== GIVEN EXERCISE ==
Copy out every line in which the string "that" occurs.

[Parts and joints as JSON]
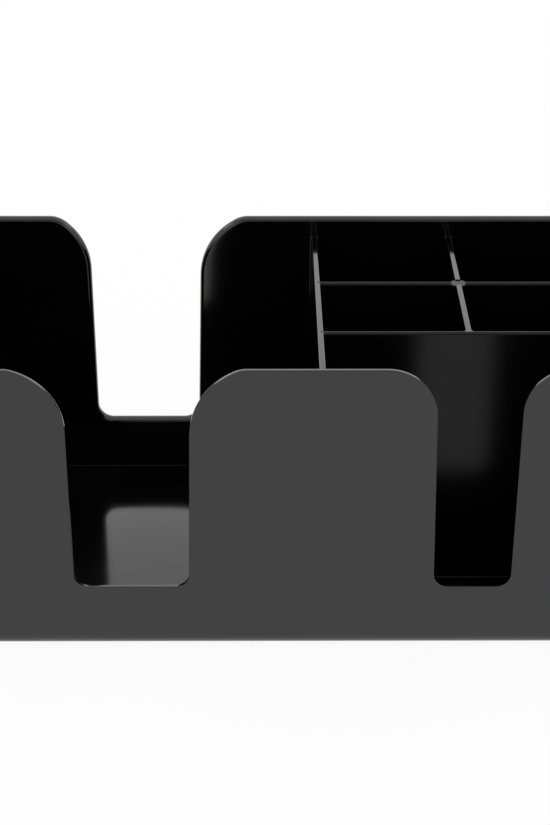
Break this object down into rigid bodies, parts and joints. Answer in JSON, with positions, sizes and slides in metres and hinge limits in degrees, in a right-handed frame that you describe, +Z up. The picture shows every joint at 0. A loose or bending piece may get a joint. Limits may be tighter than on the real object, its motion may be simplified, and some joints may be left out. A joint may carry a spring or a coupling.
{
  "type": "desk organizer",
  "caption": "Open plastic desk caddy with a wide slotted compartment beside a long pocket and a grid of small pockets.",
  "frame": {"origin": "on the table, under the middle of the tub", "axes": "+X towards the side with the small pockets, along the long side; +Y towards the back wall; +Z up. The wall with two slots faces -Y."},
  "size_m": [0.2414, 0.1444, 0.108],
  "materials": {
    "black_plastic": "glossy moulded black plastic"
  },
  "bodies": {
    "root": {"organizer_tub": "black_plastic", "main_divider": "black_plastic", "rear_cross_divider": "black_plastic", "front_cross_divider": "black_plastic", "short_divider": "black_plastic"}
  },
  "joints": []
}
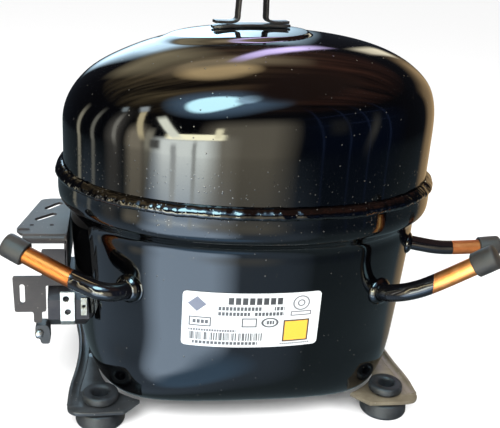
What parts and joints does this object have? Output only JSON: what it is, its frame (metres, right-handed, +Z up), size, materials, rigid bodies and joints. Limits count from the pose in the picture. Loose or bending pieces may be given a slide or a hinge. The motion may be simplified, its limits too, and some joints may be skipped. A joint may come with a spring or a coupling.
{
  "type": "hermetic reciprocating compressor",
  "caption": "Sealed refrigeration compressor: a welded steel shell on rubber feet holds a sprung motor, crankshaft, piston and valves; plugged copper tubes lead out.",
  "frame": {"origin": "centre of the bottom of the bounding box, on the surface that the rubber feet stand on", "axes": "+Z up along the crankshaft, +X along the shell's long axis towards the suction tube and the cylinder, +Y towards the back, away from the rating label"},
  "size_m": [0.2812, 0.177, 0.2304],
  "materials": {
    "enamel": "glossy black baked enamel",
    "copper": "drawn copper, satin, browned by brazing heat",
    "rubber": "matte moulded rubber",
    "steel": "ground and hardened steel",
    "zinc": "bright zinc plated sheet",
    "iron": "grey iron casting",
    "lamination": "stacked electrical steel, blued",
    "aluminium": "pressure die cast",
    "winding": "enamelled copper wire, laced and varnished",
    "plastic": "moulded black thermoplastic",
    "pale_plastic": "moulded pale thermoplastic",
    "label": null
  },
  "bodies": {
    "shell": {"upper_shell": "enamel", "lower_shell": "enamel", "seam_weld": "enamel", "top_strap": "enamel", "top_ear_left": "enamel", "top_ear_right": "enamel", "foot_plate_left": "enamel", "foot_plate_right": "enamel", "grommet_front_left": "rubber", "grommet_front_right": "rubber", "grommet_rear_left": "rubber", "grommet_rear_right": "rubber", "discharge_stub": "copper", "discharge_collar": "enamel", "suction_stub": "copper", "suction_collar": "enamel", "process_stub": "copper", "process_collar": "enamel", "rating_label": "label", "terminal_bracket": "enamel", "terminal_fence": "enamel", "fence_strap": "zinc", "earth_tab": "zinc", "cover_clip": "plastic", "clip_screw": "zinc", "terminal_body": "steel", "terminal_pin_1": "steel", "terminal_pin_2": "steel", "terminal_pin_3": "steel", "lead_connector": "pale_plastic"},
    "pump": {"stator_core": "lamination", "winding_lower": "winding", "winding_upper": "winding", "stator_bolt_1": "steel", "stator_bolt_2": "steel", "stator_bolt_3": "steel", "stator_bolt_4": "steel", "spring_1": "steel", "spring_2": "steel", "spring_3": "steel", "spring_4": "steel", "cylinder_block": "iron", "valve_plate": "steel", "cylinder_head": "iron", "suction_muffler": "plastic", "discharge_line": "copper"},
    "crankshaft": {"crankshaft": "iron", "rotor_core": "lamination", "rotor_ring_lower": "aluminium", "rotor_ring_upper": "aluminium", "oil_pickup": "steel"},
    "piston": {"piston": "iron", "wrist_pin": "steel"},
    "rod": {"connecting_rod": "aluminium", "crank_pin": "iron"},
    "suction_reed": {"suction_reed": "steel"},
    "discharge_reed": {"discharge_reed": "steel"},
    "discharge_plug": {"discharge_plug": "rubber"},
    "suction_plug": {"suction_plug": "rubber"},
    "process_plug": {"process_plug": "rubber"}
  },
  "joints": [
    {"name": "pump_bounce", "type": "slide", "parent": "shell", "child": "pump", "axis": [0, 0, 1], "range_m": [-0.0025, 0.0025], "stiffness_N_per_m": 20000, "springref_m": 0.0042, "deforming": ["spring_1", "spring_2", "spring_3", "spring_4", "discharge_line"]},
    {"name": "crank_turn", "type": "hinge", "parent": "pump", "child": "crankshaft", "pos_m": [-0.00643, 0.00683, 0.1], "axis": [0, 0, 1], "continuous": true},
    {"name": "piston_slide", "type": "slide", "parent": "pump", "child": "piston", "axis": [1, 0, 0], "range_m": [-0.024, 0]},
    {"name": "rod_swing", "type": "hinge", "parent": "piston", "child": "rod", "pos_m": [0.05157, 0.00683, 0.152], "axis": [0, 0, 1], "range_deg": [-15.1, 15.1]},
    {"name": "suction_reed_flex", "type": "hinge", "parent": "pump", "child": "suction_reed", "pos_m": [0.06747, 0.00683, 0.142], "axis": [0, -1, 0], "range_deg": [0, 3], "stiffness_Nm_per_rad": 0.005},
    {"name": "discharge_reed_flex", "type": "hinge", "parent": "pump", "child": "discharge_reed", "pos_m": [0.07097, -0.00016, 0.142], "axis": [0, 1, 0], "range_deg": [0, 3], "stiffness_Nm_per_rad": 0.005},
    {"name": "discharge_plug_pull", "type": "slide", "parent": "shell", "child": "discharge_plug", "axis": [-0.8614, 0.3445, 0.3733], "range_m": [0, 0.012]},
    {"name": "suction_plug_pull", "type": "slide", "parent": "shell", "child": "suction_plug", "axis": [0.6841, -0.389, 0.617], "range_m": [0, 0.012]},
    {"name": "process_plug_pull", "type": "slide", "parent": "shell", "child": "process_plug", "axis": [0.9899, -0.0848, 0.1132], "range_m": [0, 0.012]}
  ]
}
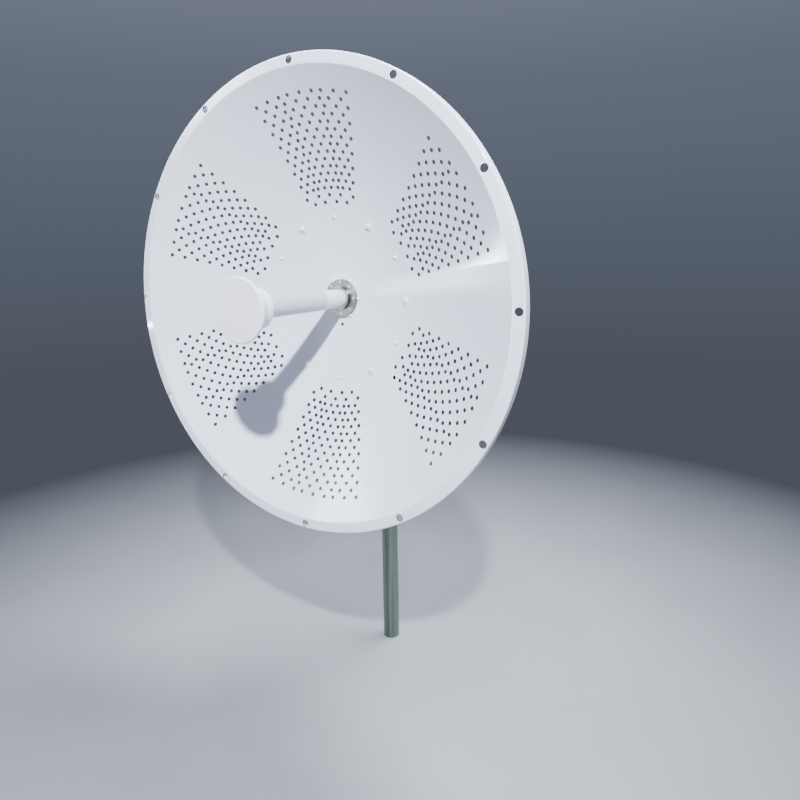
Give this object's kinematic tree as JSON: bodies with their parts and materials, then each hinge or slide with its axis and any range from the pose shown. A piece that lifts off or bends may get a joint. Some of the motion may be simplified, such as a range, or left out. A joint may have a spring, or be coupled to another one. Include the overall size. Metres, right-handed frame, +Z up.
{
  "type": "parabolic dish antenna",
  "caption": "Perforated parabolic dish antenna with a central splash-plate feed, tilting and turning on clamps round a steel mast.",
  "frame": {"origin": "centre of the mast's lower end", "axes": "+Z up along the mast, -Y the way the dish faces, +X to the right seen from the front"},
  "size_m": [0.9, 0.5183, 1.3],
  "materials": {
    "painted_sheet": "satin white powder coat on spun aluminium",
    "painted_tube": "satin white paint",
    "white_plastic": "satin white moulded plastic",
    "bare_aluminium": "turned aluminium",
    "housing_aluminium": "milled aluminium",
    "polished_steel": "polished stainless tube",
    "black_plastic": "moulded black plastic",
    "galvanised_steel": "hot-dip galvanised plate",
    "rubber_seal": "silicone seal",
    "dielectric": "natural fluoropolymer",
    "plated_connector": "nickel plate",
    "brass_pin": "gold-flashed brass",
    "stainless_fastener": "stainless A2"
  },
  "bodies": {
    "mast": {"mast_tube": "polished_steel", "mast_cap": "black_plastic", "mast_foot_plug": "black_plastic"},
    "stop_collar": {"stop_collar": "galvanised_steel", "collar_bolt": "stainless_fastener", "collar_nut": "stainless_fastener"},
    "mast_bracket": {"mast_bracket": "galvanised_steel", "front_jaws": "bare_aluminium", "rear_jaws": "bare_aluminium", "clamp_bolts": "stainless_fastener", "clamp_washers": "stainless_fastener", "clamp_nuts": "stainless_fastener", "pivot_bolts": "stainless_fastener", "pivot_washers": "stainless_fastener", "pivot_nuts": "stainless_fastener", "lock_bolts": "stainless_fastener", "lock_washers": "stainless_fastener", "lock_nuts": "stainless_fastener"},
    "dish": {"reflector": "painted_sheet", "hub_flange": "bare_aluminium", "hub_face_screws": "stainless_fastener", "hub_set_screws": "stainless_fastener", "hub_plate_screws": "stainless_fastener", "hub_plate_nuts": "stainless_fastener", "hub_plate": "bare_aluminium", "back_ring": "galvanised_steel", "back_plate": "galvanised_steel", "dish_bolts": "stainless_fastener", "dish_washers": "stainless_fastener", "dish_nuts": "stainless_fastener", "dish_rivets": "stainless_fastener", "ring_bolts": "stainless_fastener", "ring_nuts": "stainless_fastener", "cheek_bolts": "stainless_fastener", "cheek_nuts": "stainless_fastener", "tilt_cheek_right": "galvanised_steel", "tilt_cheek_left": "galvanised_steel"},
    "feed": {"feed_tube": "painted_tube", "feed_sleeve": "white_plastic", "feed_cup": "white_plastic", "feed_lid": "white_plastic", "lid_gasket": "rubber_seal", "sub_reflector": "bare_aluminium", "dielectric_cone": "dielectric", "feed_housing": "housing_aluminium", "housing_cap": "housing_aluminium", "housing_screws": "stainless_fastener", "n_connectors": "plated_connector", "connector_insulators": "dielectric", "probe_pins": "brass_pin", "connector_screws": "stainless_fastener"}
  },
  "joints": [
    {"name": "mast_height", "type": "slide", "parent": "mast", "child": "stop_collar", "axis": [0, 0, 1], "range_m": [-0.3, 0.03]},
    {"name": "azimuth", "type": "hinge", "parent": "stop_collar", "child": "mast_bracket", "pos_m": [0, 0, 0.85], "axis": [0, 0, 1], "continuous": true},
    {"name": "elevation", "type": "hinge", "parent": "mast_bracket", "child": "dish", "pos_m": [0, -0.062, 0.815], "axis": [-1, 0, 0], "range_deg": [-15, 30]},
    {"name": "feed_polarisation", "type": "hinge", "parent": "dish", "child": "feed", "pos_m": [0, -0.17, 0.85], "axis": [0, -1, 0], "range_deg": [-45, 45]}
  ]
}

== RESULT ==
Break this object down into rigid bodies, parts and joints. Answer in JSON, with positions, sizes and slides in metres and hinge limits in degrees, in a right-handed frame that you describe, +Z up. The picture shows every joint at 0. A loose or bending piece may get a joint. Limits may be tighter than on the real object, its motion may be simplified, and some joints may be left out. A joint may carry a spring or a coupling.
  "frame": {"origin": "centre of the bottom of the bounding box, on the surface that the rubber feet stand on", "axes": "+Z up along the crankshaft, +X along the shell's long axis towards the suction tube and the cylinder, +Y towards the back, away from the rating label"},
Give this object's kinematic tree as JSON: bodies with their parts and materials, then each hinge or slide with its axis and any range from the pose shown. A piece that lifts off or bends may get a joint. Some of the motion may be simplified, such as a range, or left out. A joint may have a spring, or be coupled to another one. Include the overall size. Metres, right-handed frame, +Z up.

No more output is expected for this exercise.